I want to try to build against exactly the same libtiff you are using and see if I can get closer to reproducing.

wgergely commented 4 years ago

Here we go - I rebuilt OpenImageIO RB-2.2.1 (fyi, building the tools from the master branch (v2.2.2) fails on windows). libtiff is built from source, although my results were the same when I used the vcpkg supplied version.

Input formats supported: bmp, cineon, dds, dpx, ffmpeg, fits, gif, hdr, heif, ico, iff, jpeg, jpeg2000, null, openexr, openvdb, png, pnm, psd, raw, rla, sgi, socket, softimage, targa, tiff, webp, zfile

Output formats supported: bmp, dpx, fits, gif, hdr, heif, ico, iff, jpeg, jpeg2000, null, openexr, png, pnm, rla, sgi, socket, targa, tiff, webp, zfile

Dependent libraries: FFMpeg Lavf58.29.100, gif_lib 5.1.4, libheif 1.5.1, jpeg-turbo 2.0.4/jp62, OpenJpeg 2.3.1, null 1.0, IlmBase , OpenVDB 7.0.0abi7, libpng 1.6.37, libraw 0.19.0-Beta1, LIBTIFF Version 4.1.0, Webp 1.1.0

OIIO 2.2.1 built sse2, running on 8 cores 31.9GB sse2,sse3,ssse3,sse41,sse42,avx,avx2,fma,f16c,popcnt,rdrand

lgritz commented 7 months ago

Certainly my fault, but this has languished for a long time. Since I was never able to reproduce and there hasn't been more traffic on this ticket, I'm going to close the issue for now.

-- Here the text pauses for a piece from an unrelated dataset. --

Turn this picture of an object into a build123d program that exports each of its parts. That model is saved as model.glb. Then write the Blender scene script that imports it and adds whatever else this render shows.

Before I do, just in case it's still a problem for you, let me tell you the next steps I would try:

  1. See if you can reproduce a problem with the file in the absence of the Python layer. For example,

      iconvert problem.tif out.tif

    does that also fail? (It would need to open the file and read the whole thing in order to do its job.)

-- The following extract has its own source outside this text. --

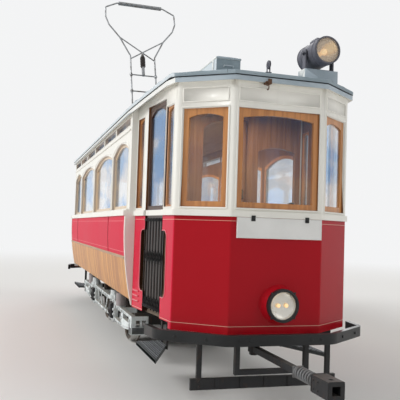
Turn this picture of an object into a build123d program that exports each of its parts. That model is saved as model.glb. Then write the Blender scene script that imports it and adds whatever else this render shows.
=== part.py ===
from build123d import *
import math
import os

os.makedirs("parts", exist_ok=True)

# A double-ended, four-wheel tram in millimetres. Z is up and zero at the flange tips, Y runs
# along the car with the front end at minus Y, and the origin is at the middle of the car.

# Wheelsets
wheelbase = 1830
tread_dia = 760
flange_height = 20
flange_width = 28
back_to_back = 930
tyre_width = 110
tyre_depth = 62
web_thick = 24
hub_dia = 210
hub_length = 150
axle_dia = 120
journal_dia = 86
journal_reach = 772
bearing_play = 2

# Truck
frame_x = 735
frame_thick = 50
frame_top = 545
frame_beam = 45
tie_z = 300
tie_depth = 30
pedestal_width = 50
axlebox_width = 200
axlebox_height = 190
axlebox_depth = 110
strut_width = 34
strut_plate = 14
spring_seat_height = 105
spring_seat_length = 300
spring_dia = 112
transom_depth = 60
transom_reach = 565
arm_slope = 235
arm_depth = 45
arm_spring_gap = 4
end_box_gap = 80
end_box_inset = 580
end_box_top = 500
end_box_sweep = 65
end_light_inner = 120
end_light_outer = 170
end_light_rim = 32
end_light_height = 60
apron_length = 140
apron_width = 135
apron_height = 85
apron_wall = 8
apron_post = 22

# Underframe and floors
sole_width = 90
sole_depth = 95
sole_bottom = 745
cross_width = 80
saloon_floor_thick = 40
platform_floor_top = 720
platform_floor_thick = 40
bearer_x = 300
bearer_width = 70
bearer_bottom = 590

# Body plan
saloon_half = 2800
platform_length = 1095
end_depth = 295
body_half = 1000
upper_half = 965
root_half = 912
corner_half = 786
face_half = 396
corner_round = 34
platform_wall = 50
side_lining = 75
upper_wall = 55

# Body heights
skirt_bottom = 753
waist_z = 1157
belt_bottom = 1567
belt_top = 1616
belt_proud = 18
dash_bottom = 641
side_sheet_bottom = 690
skirt_inset = 78
waist_inset = 14
lining_taper = 55
end_post = 40
end_post_proud = 4
end_post_bottom = 700
riser_thick = 6

# Roof
crown_z = 2980
eave_drop = 320
roof_thick = 40
cornice_depth = 40
cornice_lip = 8
roof_overhang = 45
end_drop = 250
end_run = 1260

# Saloon windows and top lights
window_bottom = 1640
window_top = 2335
window_rise = 95
window_post = 84
end_pier = 104
wide_window = 1590
sash_border = 34
sash_thick = 30
glass_thick = 6
top_light_bottom = 2470
top_light_top = 2545
top_light_count = 6
top_light_end = 25
top_light_bar = 60

# Platform windows
front_window_half = 356
front_window_bottom = 1640
front_window_top = 2443
front_border = 46
arch_rise = 30
facet_post = 51
side_light_top = 2500
fascia_bottom = 2495
fascia_top = 2608
fascia_depth = 6

# Entrances, measured along the platform side from its outer corner
door_start = 270
door_end = 745
door_top = 2575
door_gap = 6
door_recess = 14
door_thick = 32
stile = 38
niche_width = 112
niche_bottom = 870
niche_top = 1440
niche_round = 60
grab_offset = 36
strip_start = 75
narrow_start = 850
narrow_end = 1040
grab_dia = 26

# Lattice gates
gate_bottom = 735
gate_top = 1545
gate_bar = 14
gate_bar_depth = 5
gate_bars = 7
gate_link = 9
gate_rows = (790, 1200)
gate_link_rise = 110

# Bulkheads and their sliding doors
bulkhead_thick = 45
bulkhead_opening = 520
bulkhead_headroom = 290
sliding_width = 560
sliding_rail = 40
sliding_thick = 32
sliding_gap = 8
sliding_stile = 70

# Furniture
bench_end_gap = 250
bench_height = 430
bench_depth = 420
bench_back = 240
bench_feet = 7
slat = 60
slat_gap = 14
slat_thick = 22
controller_dia = 270
controller_height = 930
controller_x = 300
controller_inset = 340
brake_height = 980
brake_wheel_dia = 380

# Ends
bumper_gap = 110
bumper_thick = 42
bumper_bottom = 575
bumper_top = 660
bumper_return = 190
coupler_pin_inset = 430
coupler_z = 445
coupler_bar = 50
coupler_overhang = 1000
coupler_head = 118
coupler_head_length = 230
coupler_mouth = 62
coupler_mouth_depth = 150
coupler_bolt_dia = 34
coupler_pin = 100
coupler_play = 2
stirrup_half = 320
stirrup_bar = 40
stirrup_bottom = 360
stirrup_inset = 40
guard_inset = 190
guard_half = 640
guard_bottom = 180
guard_depth = 90
guard_hanger_x = 550
guard_hanger_width = 40
guard_thick = 30
lamp_x = 30
lamp_z = 876
lamp_base_dia = 320
lamp_ring_dia = 266
lamp_lens_dia = 222
lamp_seat = 60
lamp_proud = 100
lamp_lens_depth = 30
board_left = -350
board_right = 390
board_bottom = 1400
board_thick = 16
step_top = 335
step_thick = 30
step_inner = 580
step_outer = 830
step_lap = 60
step_length = 860

# Roof gear
box_overhang = 60
box_length = 1650
box_half = 130
box_top = 3220
hinge_y = 1230
hinge_z = 3110
hinge_dia = 40
bow_slope = 0.41
bow_tube = 26
bow_stay = 22
bow_bend = 45
strut_thick = 42
upright_half = 214
upright_top = 4370
bow_knot = 4470
bow_join = (392, 4776)
bow_elbow = (575, 5010)
bow_side = (632, 5170)
bow_corner = (628, 5370)
bow_top = 5480
strip_half = 420
strip_width = 60
strip_thick = 34
rung_heights = (3755, 4065)
rung_half = 240
search_x = 520
search_inset = 370
search_z = 3057
drum_dia = 240
drum_length = 360
drum_wall = 10
lens_depth = 12
foot_half = 160
foot_depth = 140
foot_top = 2905
pivot_dia = 60
pivot_depth = 20
yoke_width = 60
yoke_thick = 12
yoke_gap = 8
trunnion_dia = 28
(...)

  2. If that does crash, then I would build OIIO in debug mode, and run the same command using a debugger and see if we can find out precisely WHERE it is crashing. That might be the clue we need to solve this.

If this is no longer a problem, or you don't care, you can just leave this alone. If it's still something that's bugging you and you want to try these ideas, feel free to re-open this issue and I promise I'll give it another shot to give you a hand tracking it down.